The shocking ability for anyone and everyone to witness much of the merciless carnage as it happens has also made crystal clear its logic. No matter what Israel or its defenders say, this is not about self defence, or tunnels, or rockets, or Hamas. It is, rather, a brutal colonial war waged on an imprisoned, blockaded, and besieged people who do not care to live on their knees.
These war crimes are what we Palestinians face whether we surrender or whether we stand. As one of the most ardent philosophers of freedom Jean-Jacques Rousseau pointed out, when explaining the uselessness of one people trying to subjugate another and expecting submission: “There is peace in the dungeons, but is that enough to make them desirable?” For the Palestinians, it is our story that can now be clearly seen: a decades-old struggle for freedom, and of united resistance to our collective destruction. And in this long and hard battle, a terrible beauty is born. It is a story replete with bravery, with sacrifice, with a grand collective spirit, of hearts full of grief and of love.

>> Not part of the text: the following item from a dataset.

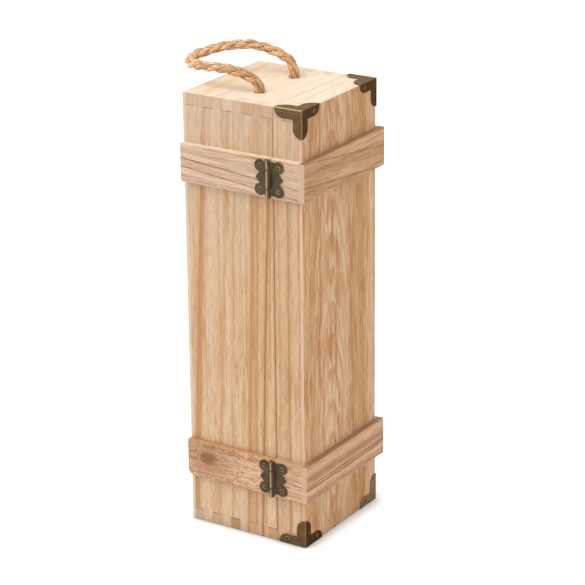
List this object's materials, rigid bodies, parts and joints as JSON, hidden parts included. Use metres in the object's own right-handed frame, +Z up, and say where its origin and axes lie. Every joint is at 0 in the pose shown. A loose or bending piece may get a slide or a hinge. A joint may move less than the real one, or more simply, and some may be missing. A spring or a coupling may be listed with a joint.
{
  "type": "wooden wine box",
  "caption": "Upright wooden box for one wine bottle, with a side-hinged lid, wrap-round battens, metal corners, swing hooks and a rope handle.",
  "frame": {"origin": "middle of the wooden box's base, on the surface that it stands on", "axes": "+Z up along the box's height; -Y is the lid's face, -X the hinge side, +X the hook side"},
  "size_m": [0.1228, 0.1312, 0.375],
  "materials": {
    "box_wood": "bare pale wood, sanded, with open grain",
    "batten_wood": "bare darker wood, sanded, with long grain",
    "antique_brass": "antique bronze wash over thin sheet, worn at the edges",
    "worn_brass": "antique bronze wash, rubbed bright where it is touched",
    "jute_rope": "three-strand twisted jute, matt and hairy"
  },
  "bodies": {
    "tray": {"back_panel": "box_wood", "hinge_side_board": "box_wood", "latch_side_board": "box_wood", "top_board": "box_wood", "bottom_board": "box_wood", "upper_hinge_side_batten": "batten_wood", "upper_latch_side_batten": "batten_wood", "lower_hinge_side_batten": "batten_wood", "lower_latch_side_batten": "batten_wood", "upper_hinge_tray_leaf": "antique_brass", "lower_hinge_tray_leaf": "antique_brass", "upper_hinge_pin": "worn_brass", "lower_hinge_pin": "worn_brass", "tray_hinge_nails": "antique_brass", "upper_hook_screw": "worn_brass", "lower_hook_screw": "worn_brass", "rope_end_hinge_side": "jute_rope", "rope_end_latch_side": "jute_rope"},
    "lid": {"lid_face_panel": "box_wood", "lid_hinge_strip": "box_wood", "lid_latch_strip": "box_wood", "lid_top_strip": "box_wood", "lid_bottom_strip": "box_wood", "upper_lid_front_batten": "batten_wood", "upper_lid_hinge_batten": "batten_wood", "upper_lid_latch_batten": "batten_wood", "lower_lid_front_batten": "batten_wood", "lower_lid_hinge_batten": "batten_wood", "lower_lid_latch_batten": "batten_wood", "upper_hinge_lid_leaf": "antique_brass", "lower_hinge_lid_leaf": "antique_brass", "lid_hinge_nails": "antique_brass", "corner_top_hinge_side": "antique_brass", "corner_top_latch_side": "antique_brass", "corner_bottom_hinge_side": "antique_brass", "corner_bottom_latch_side": "antique_brass", "corner_nails": "antique_brass", "upper_peg": "worn_brass", "lower_peg": "worn_brass"},
    "upper_hook": {"upper_hook": "antique_brass"},
    "lower_hook": {"lower_hook": "antique_brass"},
    "handle": {"rope_handle": "jute_rope"}
  },
  "joints": [
    {"name": "lid_hinge", "type": "hinge", "parent": "tray", "child": "lid", "pos_m": [-0.0598, -0.0272, 0], "axis": [0, 0, -1], "range_deg": [0, 180]},
    {"name": "upper_hook_swing", "type": "hinge", "parent": "tray", "child": "upper_hook", "pos_m": [0.0578, -0.017, 0.2965], "axis": [1, 0, 0], "range_deg": [0, 270]},
    {"name": "lower_hook_swing", "type": "hinge", "parent": "tray", "child": "lower_hook", "pos_m": [0.0578, -0.017, 0.055], "axis": [1, 0, 0], "range_deg": [0, 270]},
    {"name": "handle_fold", "type": "hinge", "parent": "tray", "child": "handle", "pos_m": [0, 0.0025, 0.3544], "axis": [1, 0, 0], "range_deg": [-10, 110]}
  ]
}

Collective spirit is tangible everywhere you find Palestinians. The very unity Israel set out to destroy by launching this war has manifested itself on a popular level both inside Gaza and outside of it to an unprecedented degree.
The head of the Catholic churches in Gaza, on seeing the demolished mosques over that terrible weekend of Eid, calling the people to bring their minarets and set them on the roof of the churches to pray with them together, as one people; young protesters at the biggest demonstration of the occupied West Bank in decades, shot in the head at Qalandiyawith live bullets by snipers with silencers, with others rushing to take their place; in Hebron, old men walking out alone in front of the young protesters who were being fired on at point blank range; families hurrying to give blood, to volunteer; the united Palestinian delegation made up of all the political factions at Cairo, demanding with one voice the lifting of the siege to free our people; and above all those who are defending our streets and neighbourhoods, heads held high.

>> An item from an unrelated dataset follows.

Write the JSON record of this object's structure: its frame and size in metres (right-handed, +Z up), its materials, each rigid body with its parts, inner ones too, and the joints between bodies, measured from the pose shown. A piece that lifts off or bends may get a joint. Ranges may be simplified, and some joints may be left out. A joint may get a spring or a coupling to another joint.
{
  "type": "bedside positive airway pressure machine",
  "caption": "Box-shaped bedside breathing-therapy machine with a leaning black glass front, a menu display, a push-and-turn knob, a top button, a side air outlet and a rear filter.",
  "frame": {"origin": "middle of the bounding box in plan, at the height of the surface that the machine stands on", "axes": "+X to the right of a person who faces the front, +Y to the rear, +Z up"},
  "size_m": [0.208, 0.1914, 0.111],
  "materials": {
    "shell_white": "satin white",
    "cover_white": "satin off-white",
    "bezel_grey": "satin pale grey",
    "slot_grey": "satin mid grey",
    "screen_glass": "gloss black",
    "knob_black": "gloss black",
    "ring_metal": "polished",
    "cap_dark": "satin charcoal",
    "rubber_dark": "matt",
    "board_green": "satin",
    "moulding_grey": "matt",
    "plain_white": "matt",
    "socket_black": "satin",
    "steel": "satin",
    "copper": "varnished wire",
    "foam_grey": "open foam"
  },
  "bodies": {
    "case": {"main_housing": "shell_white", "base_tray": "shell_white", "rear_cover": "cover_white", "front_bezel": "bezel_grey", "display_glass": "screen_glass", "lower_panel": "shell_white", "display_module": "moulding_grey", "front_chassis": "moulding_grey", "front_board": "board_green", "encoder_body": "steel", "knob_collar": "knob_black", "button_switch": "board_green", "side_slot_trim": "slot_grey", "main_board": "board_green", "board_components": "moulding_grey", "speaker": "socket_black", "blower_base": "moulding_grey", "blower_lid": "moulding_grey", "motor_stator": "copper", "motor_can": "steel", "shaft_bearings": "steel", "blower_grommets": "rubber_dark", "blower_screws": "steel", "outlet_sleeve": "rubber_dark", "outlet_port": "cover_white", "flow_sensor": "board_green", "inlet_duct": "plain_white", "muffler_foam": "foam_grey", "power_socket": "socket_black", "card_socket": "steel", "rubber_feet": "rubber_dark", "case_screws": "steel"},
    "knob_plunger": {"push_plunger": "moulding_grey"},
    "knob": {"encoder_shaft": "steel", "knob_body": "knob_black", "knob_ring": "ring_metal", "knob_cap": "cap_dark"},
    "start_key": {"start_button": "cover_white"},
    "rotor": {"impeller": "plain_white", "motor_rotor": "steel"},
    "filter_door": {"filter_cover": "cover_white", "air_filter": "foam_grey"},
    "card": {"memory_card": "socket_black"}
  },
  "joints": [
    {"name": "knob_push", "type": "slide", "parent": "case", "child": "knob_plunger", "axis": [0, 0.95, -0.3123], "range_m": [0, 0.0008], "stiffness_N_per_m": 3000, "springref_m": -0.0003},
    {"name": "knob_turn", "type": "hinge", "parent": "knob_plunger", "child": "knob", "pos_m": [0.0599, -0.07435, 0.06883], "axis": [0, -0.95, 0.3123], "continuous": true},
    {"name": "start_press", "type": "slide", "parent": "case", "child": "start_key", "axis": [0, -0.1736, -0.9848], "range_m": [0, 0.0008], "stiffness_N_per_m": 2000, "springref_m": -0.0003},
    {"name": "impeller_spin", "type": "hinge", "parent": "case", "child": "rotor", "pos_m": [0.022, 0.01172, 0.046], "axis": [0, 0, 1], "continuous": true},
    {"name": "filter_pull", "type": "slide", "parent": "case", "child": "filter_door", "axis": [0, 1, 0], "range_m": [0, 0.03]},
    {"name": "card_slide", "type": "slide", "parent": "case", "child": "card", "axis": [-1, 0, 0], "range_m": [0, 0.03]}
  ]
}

These gestures, which illustrate a people standing , have brought people across the world shoulder to shoulder with Palestinians in anger at what they see, but also in love for that universal freedom so precious to all people, and to honour the universality of human dignity in the face of such ugliness.
Nelson Mandela, who left prison without renouncing the armed struggle, declared that South Africa would not be free until Palestine is free. He understood that a struggle for justice always unites ordinary people and always isolates oppression and injustice.
Each minute, more people raise their voice for embargoes, sanctions, and boycotts; more send support to Palestinians; more Latin American countries send Israel’s ambassadors home; more ministers resign on principle; more people speak up freely for, and with, the Palestinians in their epic battle for freedom. Israel has lost. The demonstrators’ chant that went out from Saturday’s march of more than 150,000 in London, from protests in cities across the world from South Africa to Santiago, shows that while the Palestinians resist they will never be alone, and that Palestine and its people will one day be free. Their chant has echoed straight to Gaza: “In our thousands, in our millions, we are all Palestinians.”